100 years ago, the first ever balagtasan was staged in the country. The art, which takes it name from poet Francisco Balagtas, is a form of debate done in rhyming verses. The art form is a place where two poets can express their opinions on a certain social issue through the use of wit and clever wordplay.

A century later, the Cultural Center of the Philippines’ Kanto Kultura arm decided to commemorate the momentous occasion with a ‘Baraptasan,’ a portmanteau of the words balagtasan and rap. The ‘Baraptasan’ was a nationwide tournament where groups of three (two poets and one lakandiwa, the judge) could send in submissions of their takes on a specific topic delivered in the form of rap and balagtasan. The format is similar to another pillar of Filipino culture today — FlipTop.

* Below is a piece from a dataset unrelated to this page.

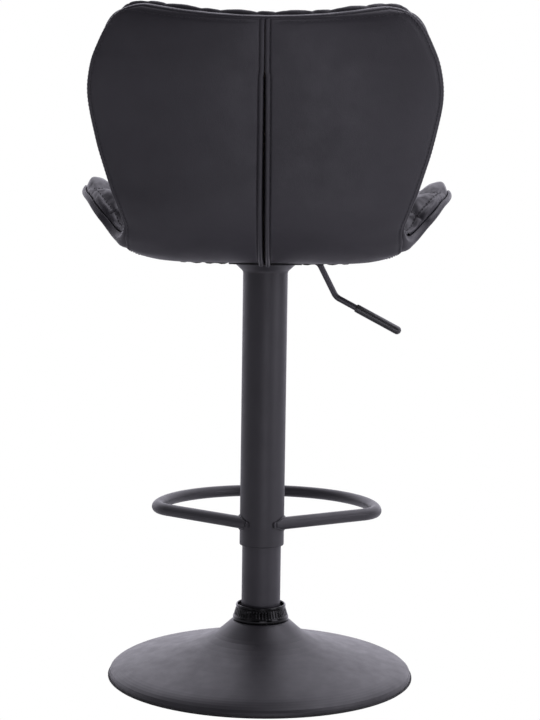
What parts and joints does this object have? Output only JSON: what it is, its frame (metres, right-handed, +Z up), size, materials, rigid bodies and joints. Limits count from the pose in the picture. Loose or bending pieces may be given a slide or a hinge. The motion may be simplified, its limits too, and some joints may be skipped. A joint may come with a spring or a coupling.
{
  "type": "bar stool with footrest",
  "caption": "Height-adjustable swivel bar stool: trumpet base, gas-lift column with looped footrest, release lever and a one-piece quilted shell seat with backrest.",
  "frame": {"origin": "on the floor plane, on the column axis, at the middle of the base ring's underside", "axes": "+Z up along the column; -Y is the way the sitter faces; +Y is the backrest side; -X is the sitter's right, where the release lever is. Rest pose is the lowest height with the seat facing -Y."},
  "size_m": [0.47, 0.4765, 0.835],
  "materials": {
    "powder_coat_base": "fine matte powder coat",
    "powder_coat_column": "satin powder coat",
    "powder_coat_plate": "satin black",
    "floor_rubber": "matte",
    "ballast_iron": "plain, lacquered",
    "zinc_steel": "zinc plated",
    "bearing_steel": "ground",
    "rod_chrome": "polished",
    "bush_nylon": "natural nylon",
    "glide_nylon": "black nylon",
    "collar_plastic": "glossy black",
    "seal_rubber": "smooth",
    "plywood": "moulded beech veneer",
    "foam": "open cell polyurethane foam",
    "faux_leather": "smooth black coated fabric, fine grain",
    "nonwoven": "thin black spunbond",
    "lever_steel": "satin black",
    "grip_plastic": "satin black"
  },
  "bodies": {
    "base": {"base_cover": "powder_coat_base", "floor_ring": "floor_rubber", "base_weight": "ballast_iron", "column_flange": "zinc_steel", "column_nut": "zinc_steel", "base_collar": "collar_plastic", "lower_tube": "powder_coat_column", "bearing_cup": "zinc_steel", "bearing_lower_race": "bearing_steel", "guide_bush": "bush_nylon"},
    "rod": {"piston_rod": "rod_chrome", "piston": "zinc_steel", "bearing_balls": "bearing_steel", "bearing_upper_race": "bearing_steel", "rod_clip": "zinc_steel"},
    "seat_unit": {"pressure_cylinder": "powder_coat_column", "cylinder_seal": "seal_rubber", "taper_socket": "powder_coat_plate", "sleeve_tube": "powder_coat_column", "sleeve_glide": "glide_nylon", "footrest": "powder_coat_column", "seat_plate": "powder_coat_plate", "pivot_pin": "zinc_steel", "plate_bolts": "zinc_steel", "plate_washers": "zinc_steel", "tee_nuts": "zinc_steel", "seat_shell": "plywood", "seat_foam": "foam", "quilted_cover": "faux_leather", "edge_band": "faux_leather", "rear_cover_left": "faux_leather", "rear_cover_right": "faux_leather", "rear_padding": "foam", "dust_cover": "nonwoven", "cover_staples": "zinc_steel"},
    "lever": {"lever_rod": "lever_steel", "lever_grip": "grip_plastic"},
    "valve_pin": {"release_pin": "rod_chrome"}
  },
  "joints": [
    {"name": "swivel", "type": "hinge", "parent": "base", "child": "rod", "pos_m": [0, 0, 0.0226], "axis": [0, 0, 1], "continuous": true},
    {"name": "height", "type": "slide", "parent": "rod", "child": "seat_unit", "axis": [0, 0, 1], "range_m": [0, 0.21]},
    {"name": "lever_lift", "type": "hinge", "parent": "seat_unit", "child": "lever", "pos_m": [-0.03, 0, 0.5347], "axis": [0, 1, 0], "range_deg": [0, 5], "stiffness_Nm_per_rad": 8},
    {"name": "pin_press", "type": "slide", "parent": "seat_unit", "child": "valve_pin", "axis": [0, 0, -1], "range_m": [0, 0.0027]}
  ],
  "couplings": [
    {"joint": "pin_press", "follows": "lever_lift", "m_per_rad": 0.03}
  ]
}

The two art forms utilize the same skills when crafting the perfect verses to attack their opponent or their stances.

After sifting through the different submissions, 10 groups from all over the country convened to compete in the Baraptasan 2024 Grand Finals. The roster of judges proved themselves to be tough acts to please — you have Cultural Center of the Philippines President Michelle Nikki Junia, acclaimed drummer Stanley Seludo, award-winning poet Teo T. Antonio, Filipino professor Lourdes Zorilla-Hinampas, and acclaimed rapper JMara of Morobeats. Nevertheless, these 10 groups gave their all in proving their worth as finalists.

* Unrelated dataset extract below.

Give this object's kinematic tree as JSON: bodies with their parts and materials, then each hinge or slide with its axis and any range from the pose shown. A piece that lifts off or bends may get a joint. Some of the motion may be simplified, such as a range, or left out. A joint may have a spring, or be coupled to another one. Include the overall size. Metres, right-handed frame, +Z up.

The finalists were given the freedom to choose between two topics to battle on: whether or not the use of social media is beneficial, or whether or not Filipinos should migrate and work abroad or stay at home. All 10 amped up the theatrics — many were dressed in urban streetwear, rapped over a beat, and dramatized their interactions with one another. They were feisty; unafraid to deliver every hard-hitting line with gusto.

However, among all the finalists, one group truly stood out: Koronadal City’s Angel Faith Leal, Jon Van Esmael Lapu, and Philip Jay Leaño of Koronadal, South Cotabato. The trio were dressed up in traditional clothing and delivered a high-energy dramatic “baraptasan” on the topic of social media. Their rap battle made the audience soar with cheers — leading them to be crowned as the champions of the first-ever Cultural Center of the Philippines’ Baraptasan.

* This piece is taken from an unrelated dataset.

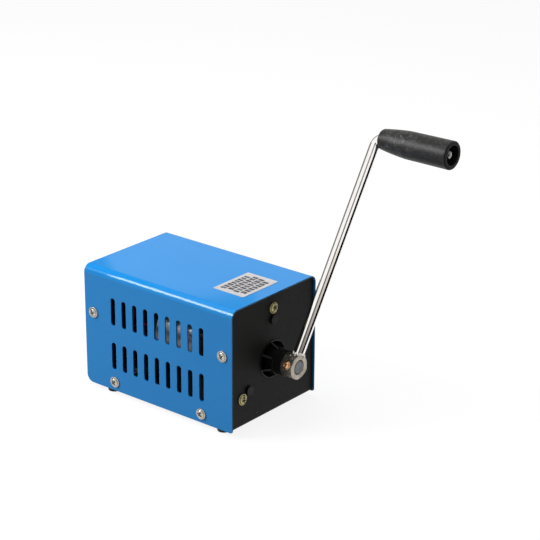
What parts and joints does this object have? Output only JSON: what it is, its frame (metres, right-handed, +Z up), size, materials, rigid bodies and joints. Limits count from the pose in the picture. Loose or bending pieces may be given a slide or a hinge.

In an exclusive interview with Billboard Philippines, Leal revealed that they felt like they weren’t originally going to get chosen for the competition given their conflicting schedules. All three of them are college students in different parts of Mindanao, and they couldn’t find the time to practice as much as they would have.

Nag-oonline practice lang po kami (We just practiced online),” Leal shares. “May one time na nawalan kami ng pag-asa kasi wala kaming oras talaga (There was one time where we felt like we lost hope because we really didn’t have time).”

Despite all the odds, they pushed through. It helped immensely that Leal and Leaño were already well-versed in the art of balagtasan, given that they were already winning balagtasan competitions all over the country. In fact, just a few weeks before the deadline of submissions for Baraptasan, the duo were fresh off another balagtasan competition held in Quezon City. “Di namin akalain na out of 40+ [submissions], naka-pasok po kami (We didn’t think that out of 40+ [submissions], we would get through to the final round),” Leaño says.

However, the three agreed that being well-versed in the art of balagtasan doesn’t necessarily you’ll be as good when the art and style of rap is mixed in. This is where Lapu came in — a two-time Tawag ng Tanghalan grand finalist, defending champion, and a member of Coach Sarah Geronimo’s team on season two of The Voice Teens.

He provided the group with the necessary know-how and style of how to bring in the musicality of rap to the art of balagtasan. In return, Leaño and Leal taught Lapu the blocking and choreography that happens in balagtasan. The result? A tight, witty, and sharp performance that was deserving of the crown.

All in all, the Baraptasan 2024 Grand Finals proved that the modern issues and music of today can still find their roots in the country’s history. Whether we know it or not, Filipino culture and history are filled with lessons on what it means to be Filipino, not just in the past, but in the present.